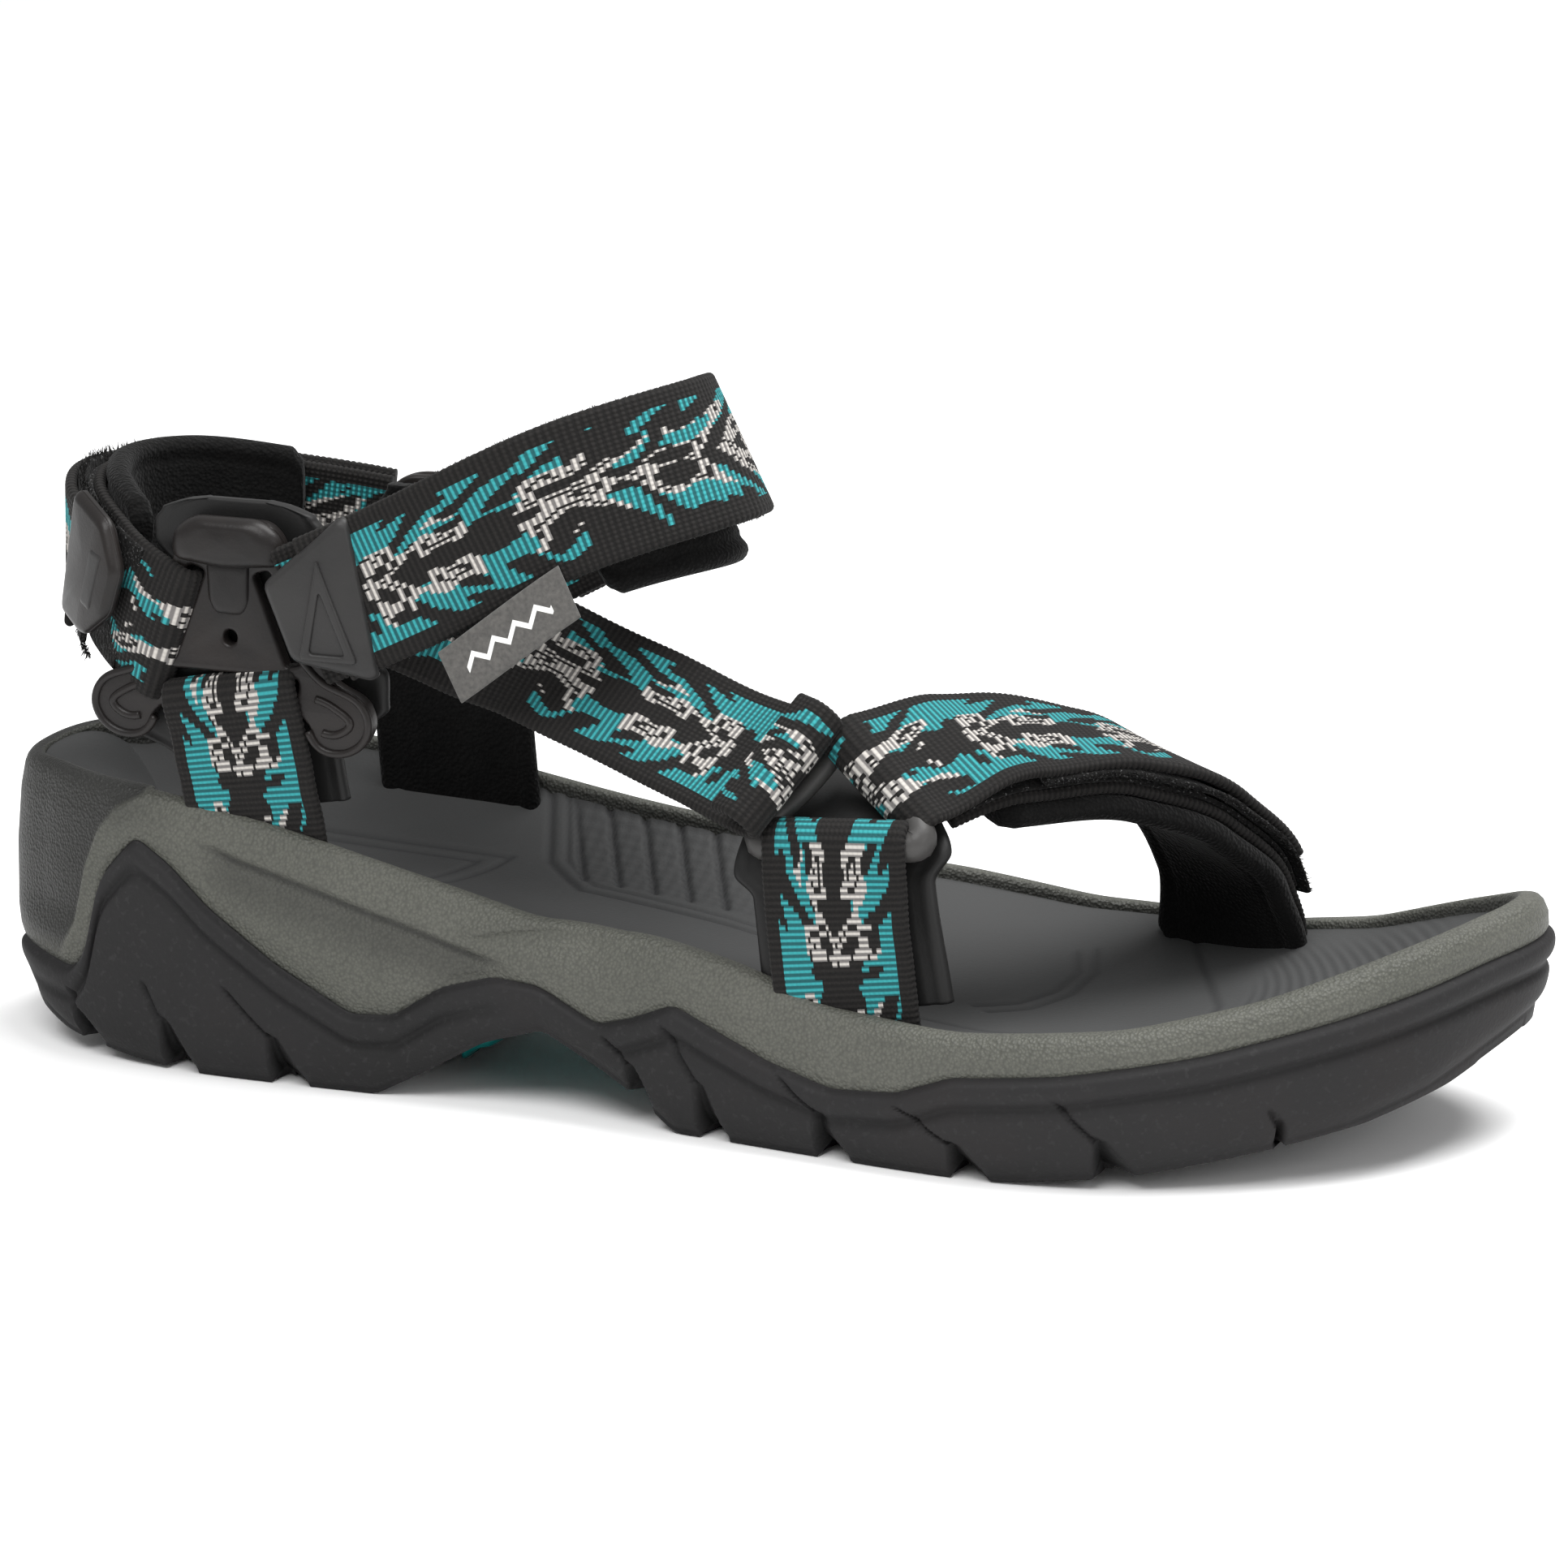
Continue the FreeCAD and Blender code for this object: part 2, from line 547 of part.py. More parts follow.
guide("heel_link_lateral", HOLE_OUTER, unit(V(1, -0.06, 0)))
guide("heel_link_medial", HOLE_INNER, unit(V(1, 0.06, 0)))

# Forefoot ring: three bars in the plane of its corners.
ring_x = unit(RING_FRONT - RING_REAR)
ring_n = unit(ring_x.cross(RING_TOP - RING_REAR))
ring_y = ring_n.cross(ring_x)
apex = RING_TOP - RING_REAR
span = (RING_FRONT - RING_REAR).Length
ax, ay = apex.dot(ring_x), apex.dot(ring_y)
ring_out = [(-3.2, -0.8), (-1.6, -3.0), (span + 1.6, -3.0), (span + 3.2, -0.8), (ax + 3.0, ay + 3.2),
            (ax - 3.0, ay + 3.2)]
ring_in = [(2.2, 0.2), (span - 2.2, 0.2), (ax, ay - 3.0)]
plate("toe_link", [ring_out, ring_in], [],
      FreeCAD.Placement(RING_REAR, FreeCAD.Rotation(ring_x, ring_y, ring_n, "XYZ")))

# -------------------------------------------------------------------- output
doc.recompute()
for obj in doc.Objects:
    if "Invalid" in obj.State or "Error" in obj.State:
        raise RuntimeError("%s is in state %s" % (obj.Label, obj.State))
for obj in PARTS:
    shape = obj.Shape
    if shape.isNull() or not shape.isValid() or shape.Volume < 1.0:
        raise RuntimeError("%s has no valid shape" % obj.Label)
for obj in PARTS:
    obj.Shape.exportStep(os.path.join("parts", obj.Label + ".step"))
    box = obj.Shape.BoundBox
    print("%-28s solids %d volume %9.1f  x %.1f..%.1f y %.1f..%.1f z %.1f..%.1f" % (
        obj.Label, len(obj.Shape.Solids), obj.Shape.Volume, box.XMin, box.XMax,
        box.YMin, box.YMax, box.ZMin, box.ZMax))
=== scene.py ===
import math

import bmesh
import bpy
import numpy as np
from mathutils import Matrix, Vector


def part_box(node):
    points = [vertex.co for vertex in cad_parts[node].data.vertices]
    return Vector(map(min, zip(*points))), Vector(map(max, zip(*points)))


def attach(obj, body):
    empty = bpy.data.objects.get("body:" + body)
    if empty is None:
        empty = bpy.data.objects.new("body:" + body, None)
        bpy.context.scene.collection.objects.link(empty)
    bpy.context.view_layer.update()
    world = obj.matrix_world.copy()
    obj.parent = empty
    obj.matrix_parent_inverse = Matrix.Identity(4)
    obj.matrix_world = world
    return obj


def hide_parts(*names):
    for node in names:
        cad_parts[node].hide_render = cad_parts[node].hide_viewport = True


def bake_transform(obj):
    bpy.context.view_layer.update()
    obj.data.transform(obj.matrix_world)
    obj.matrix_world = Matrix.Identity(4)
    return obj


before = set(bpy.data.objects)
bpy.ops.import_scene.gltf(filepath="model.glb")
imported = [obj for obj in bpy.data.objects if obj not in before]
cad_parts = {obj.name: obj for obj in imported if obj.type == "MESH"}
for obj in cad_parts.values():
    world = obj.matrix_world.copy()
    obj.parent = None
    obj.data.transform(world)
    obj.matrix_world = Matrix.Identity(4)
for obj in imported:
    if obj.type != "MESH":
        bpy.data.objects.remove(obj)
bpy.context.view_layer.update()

# Lengths in this script are millimetres in the part's own frame; MM turns them to metres.
# X runs from heel to toe, Y to the inner (medial) side, Z up.
MM = 0.001
SOLE_LENGTH = 276.0
SOLE_WIDTH = 98.5
TIP_X = SOLE_LENGTH / 2
WEB = 25.0       # width of the webbing
WEB_THICK = 2.0
BORDER = 2.6     # black edge of its woven pattern
RIB = 1.05       # spacing of its cross ribs
THREAD = 0.42    # width of one column of its weave


# ------------------------------------------------------------------ materials
class Shader:
    """A principled material with short ways to add nodes. A value handed to it is a
    number, a colour tuple or the output of another node."""

    def __init__(self, name, roughness, sheen=0.0, specular=0.5):
        self.material = bpy.data.materials.new(name)
        self.material.use_nodes = True
        self.tree = self.material.node_tree
        self.normal = None
        self.surface("Roughness", roughness)
        self.surface("Specular IOR Level", specular)
        if sheen:
            self.surface("Sheen Weight", sheen)
            self.surface("Sheen Roughness", 0.5)

    def put(self, socket, value):
        if isinstance(value, bpy.types.NodeSocket):
            self.tree.links.new(value, socket)
        elif isinstance(value, tuple):
            socket.default_value = (*value, 1)
        else:
            socket.default_value = value

    def surface(self, name, value):
        self.put(self.tree.nodes["Principled BSDF"].inputs[name], value)

    def color(self, value):
        self.surface("Base Color", value)

    def add(self, kind, **values):
        node = self.tree.nodes.new(kind)
        for key, value in values.items():
            if hasattr(node, key):
                setattr(node, key, value)
            else:
                self.put(node.inputs[key], value)
        return node

    def math(self, operation, *values):
        node = self.add("ShaderNodeMath", operation=operation)
        for socket, value in zip(node.inputs, values):
            self.put(socket, value)
        return node.outputs[0]

    def coords(self, kind="Object"):
        return self.add("ShaderNodeTexCoord").outputs[kind]

    def strip(self):
        """Millimetres along and across a strap, from "UVMap"."""
        split = self.add("ShaderNodeSeparateXYZ", Vector=self.coords("UV"))
        return [self.math("MULTIPLY", output, 100.0) for output in split.outputs[:2]]

    def noise(self, vector, scale, detail=3.0, rough=0.55):
        return self.add("ShaderNodeTexNoise", Vector=vector, Scale=scale, Detail=detail,
                        Roughness=rough).outputs["Fac"]

    def voronoi(self, vector, scale):
        return self.add("ShaderNodeTexVoronoi", Vector=vector, Scale=scale).outputs["Distance"]

    def ramp(self, factor, stops):
        node = self.add("ShaderNodeValToRGB")
        self.put(node.inputs[0], factor)
        elements = node.color_ramp.elements
        while len(elements) < len(stops):
            elements.new(0.5)
        for element, (place, color) in zip(elements, stops):
            element.position = place
            element.color = (*color, 1)
        return node.outputs[0]

    def step(self, value, low, high):
        return self.add("ShaderNodeMapRange", interpolation_type="SMOOTHSTEP", Value=value,
                        **{"From Min": low, "From Max": high}).outputs["Result"]

    def mix(self, factor, a, b, blend="MIX"):
        node = self.add("ShaderNodeMix", data_type="RGBA", blend_type=blend)
        for index, value in ((0, factor), (6, a), (7, b)):
            self.put(node.inputs[index], value)
        return node.outputs[2]

    def tinted(self, color, dark):
        """Sets the colour, mixed towards dark by the painted shade stored on the mesh."""
        tint = self.add("ShaderNodeAttribute", attribute_name="tint").outputs["Fac"]
        self.color(self.mix(tint, color, dark))

    def rough(self, factor, low, high):
        node = self.add("ShaderNodeMapRange", Value=factor, **{"To Min": low, "To Max": high})
        self.surface("Roughness", node.outputs["Result"])

    def bump(self, height, distance, strength):
        node = self.add("ShaderNodeBump", Height=height, Distance=distance, Strength=strength)
        if self.normal is not None:
            self.put(node.inputs["Normal"], self.normal)
        self.normal = node.outputs["Normal"]
        self.surface("Normal", self.normal)

    def grain(self, scale, distance, strength, detail=2):
        self.bump(self.noise(self.coords(), scale, detail), distance, strength)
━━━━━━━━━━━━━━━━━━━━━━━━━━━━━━
* **GIVEN TASK**
Exact duplication is required for the lines above, from the line that contains "solids %d volume" to the line that contains "if empty is", inclusive; omit all others.

* **SOLUTION BELOW**
    print("%-28s solids %d volume %9.1f  x %.1f..%.1f y %.1f..%.1f z %.1f..%.1f" % (
        obj.Label, len(obj.Shape.Solids), obj.Shape.Volume, box.XMin, box.XMax,
        box.YMin, box.YMax, box.ZMin, box.ZMax))
=== scene.py ===
import math

import bmesh
import bpy
import numpy as np
from mathutils import Matrix, Vector


def part_box(node):
    points = [vertex.co for vertex in cad_parts[node].data.vertices]
    return Vector(map(min, zip(*points))), Vector(map(max, zip(*points)))


def attach(obj, body):
    empty = bpy.data.objects.get("body:" + body)
    if empty is None:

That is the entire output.